Twenny six

Twenny six

Hello 🙂

I’ve started writing this blog in my head so many times over the last few weeks; wondering what to say first, whether it felt right to say anything at all when I’ve not touched these pages for over a year. Which is strange (and admittedly a little dramatic), but writing a blog used to come so naturally to me. For the first years of my 20s, every week I’d sit down, negotiate my thoughts, and publish whatever I landed on for strangers to read. But when I moved to London and I started posting videos on social media, I was sharing so many parts of myself for public consumption that at some point I felt like I’d lost my emotional and intellectual privacy. Not to mention, it began to really grate on me when men in bars would assume they knew everything about me because they’d read a few blogs. And whilst I can’t guarantee that I’m any better at recognising when I’m sharing too much, or that some lads won’t get a little over familiar again, I’m a yapper and I always have something to say. So, onward!

In the time since my last entry, my peers and I have become truly obsessed with analysing ourselves and each other; unpacking every situation or emotion we have until everyone is blue in the face. We feel a type of way because social media is rotting our brain, or Mercury is in retrograde, or we’ve got past trauma from a billion failed situationships. And whilst my eyes narrow at the accuracy of whether Mercury’s movement impacts my life and mood, I don’t doubt the affects of social media or our abysmal dating culture at the moment on the way many of us are feeling. Still, I do occasionally wonder whether we’re making things worse for ourselves by trying to give everything we do or feel, a name or a reason. Especially when there have been so many times over the last year when my answer to most questions about my life and what I’m doing has been, I don’t really know…But because I’ve felt like I’m supposed to be able to explain why I’m feeling that way – am I depressed? Do I have trauma? Is it the Moon?! – sitting in the not knowing has been scarier than it should’ve been.

The more time I spend in different public spaces, whether it’s in a foreign country, a new city, or at a friend’s party surrounded by the people from their life and not mine, I hear so many young people tear themselves up about not having things figured out; comparing their own lives to the successes of others, as if we’re all supposed to be going the same way or doing the same thing. But then if we hear one of our friends doing this, it becomes so easy to rationalise everything and say ‘don’t do that to yourself, you’re doing so well, it’s okay to not know’. So where’s the disconnect? Why can we support each other, but still work ourselves up when we’re the one having the ‘what the hell am I doing with my life?’ breakdown?

Unfortunately, this won’t be the part of the blog where I provide you with a neat to-do list of how not to freak out about not knowing where your life is going, because I think doing that would be besides the point. The point is that there isn’t an end destination, and thus, there isn’t a guideline to follow to reach somewhere. Which can feel terrifyingly vague when you realise that, but at the same time, it does also relieve the pressure.

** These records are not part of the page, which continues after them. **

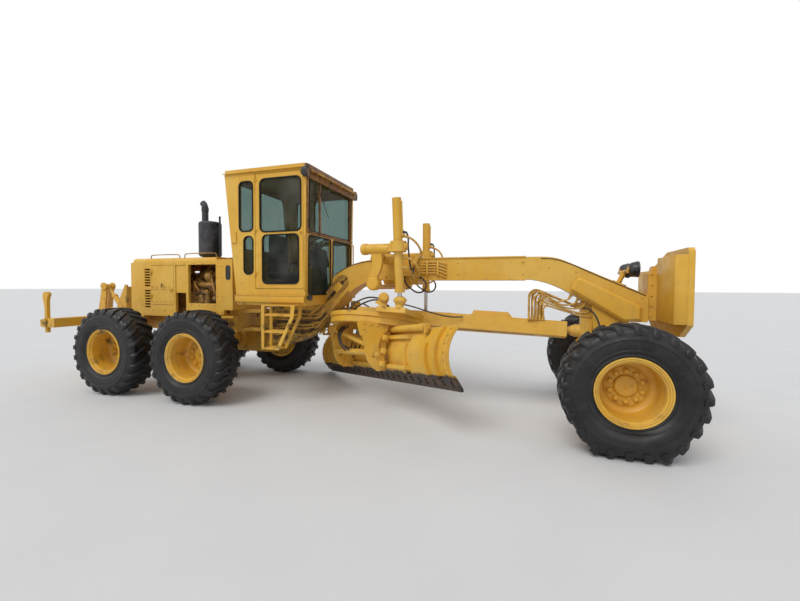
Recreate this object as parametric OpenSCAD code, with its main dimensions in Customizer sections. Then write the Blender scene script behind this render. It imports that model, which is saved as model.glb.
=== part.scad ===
// Articulated motor grader, parked with its blade turned and its right side raised.
// Millimetres, +X forward, +Y to the machine's left, +Z up, ground at z = 0.
// Lengths along X are first measured from the middle of the tandem, then moved to the plan centre.

/* [Machine] */
// middle of the tandem to the front axle
wheelbase = 6460; // [5800:10:6800]
// between the two wheels of one tandem
tandem_pitch = 1610; // [1500:10:1700]
// middle of a tyre to the centreline
half_track = 1147; // [1050:1:1250]
// rearmost point, the ripper's shank holders
rear_end = -2950; // [-3200:10:-2700]
// foremost point, the front push plate
front_end = 7150; // [7100:10:7400]

/* [Wheels] */
// tyre outside diameter, over the lugs
tyre_od = 1370; // [1300:5:1500]
// tyre section width
tyre_w = 445; // [400:5:520]
// rim flange outside diameter
flange_d = 711; // [680:1:740]
// rim width over the flanges
rim_w = 380; // [340:5:420]
// tread bars on each side of a tyre
lug_n = 24; // [18:1:28]
// width of a tread bar
lug_w = 58; // [40:1:70]
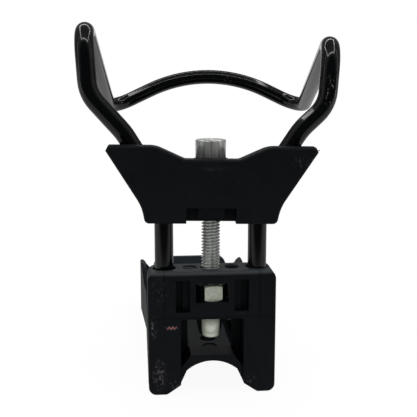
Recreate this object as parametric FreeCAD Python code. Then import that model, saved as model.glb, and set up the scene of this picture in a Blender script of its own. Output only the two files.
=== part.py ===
import FreeCAD, Part
import math
import os

from FreeCAD import Vector

# Adjustable bottle cage: a wire loop and its moulded cradle ride up and down
# on a guide block as the long adjusting bolt is turned in a captive nut.
# X is to the right, Y runs along the bottle towards its base, Z is up.
# The base and the bolt are drawn about the bolt's axis at the level of the feet,
# and the wire and the cradle about that axis at the seat of the bolt's head.
# Each is moved at the end, so that the origin is midway between the two screw holes.

# Wire loop, with its heights above the seat of the bolt's head
WIRE_D = 6.0
ROD_SPACING = 30.0
ROD_END_GAP = 4.0
ROD_END_BEVEL = 0.8
RISE_BEND_Z = -11.5
RISE_BEND_R = 10.0
EXIT_R = 20.0
SHOULDER_R = 11.0
EAR_R = 8.0
STRAP_CORNER_R = 9.0
STRAP_ARCH_R = 59.0
STRAP_Y = 99.0
STRAP_TOP_X = 4.1
STRAP_TOP_Z = 31.7

# The two arms differ, because the loop is sprung: the right one is bent low and outwards
LEFT_ARM = {"exit": (27.2, 8.2), "shoulder": (37.9, 20.2), "ear": (39.1, 42.2), "strap": (39.2, 11.3)}
RIGHT_ARM = {"exit": (28.5, 9.0), "shoulder": (36.6, 16.6), "ear": (37.8, 37.4), "strap": (46.1, 11.6)}

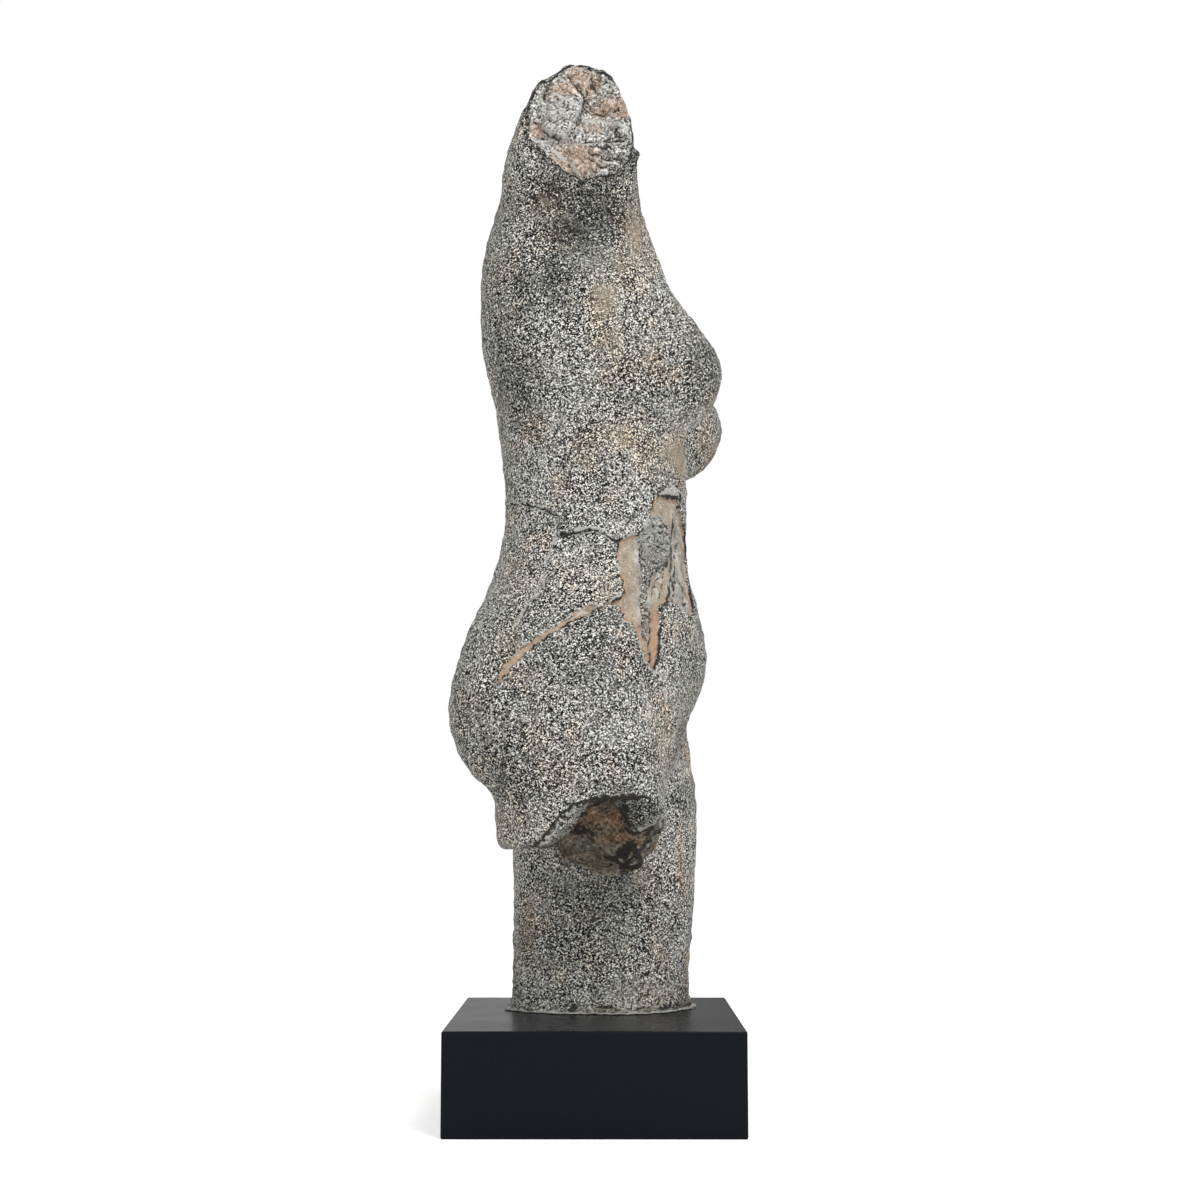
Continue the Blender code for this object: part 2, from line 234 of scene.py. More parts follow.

Saying this, I do still think a fair few of us would feel a whole lot better if we faced ourselves a bit more: not ignoring the things we think or feel just because we can’t find the right time (are too scared or lazy) to actively think something through. Not coasting through because we’re comfortable, we’re in a routine, but we’re not actually that happy. Call me crazy, but I just don’t think that being okay – even ‘pretty happy’ – with something, be it a job, a friendship, a relationship, is what we should be aiming for.

I’m not perfect, I think too much, I struggle when I’m not in control of a situation or my own feelings, and I have a tendency to be passive aggressive on occasion, but I want a lot for myself. I want huge loves – platonic, familial and romantic – I want a great career, I want to always feel challenged, interested, excited, and (I hate this last word because I’m Northern so it makes me cringe, but it probably is the correct word to use, so I’m going for it) inspired.

That wasn’t so bad, to be fair. *sigh in Northern relief*

All I’m saying, is that yes it’s fine to be confused or scared about what you want your life to look like, but not knowing shouldn’t equal settling for mediocre. We’re young, and if you ask any middle-aged woman in a pub smoking area after she’s had a couple of glasses of wine, she’d tell you that this is exactly the time when you should be taking risks. (Then she’d probably ask you if you’ve got a lighter). Go on the random holiday for the plot, give a different type of job or work a go, date people who make you feel excited and giddy. Do what my mum told me to do a few months ago when I cried down the phone to her about a man, and hold yourself more dearly, because if you don’t, nobody else will.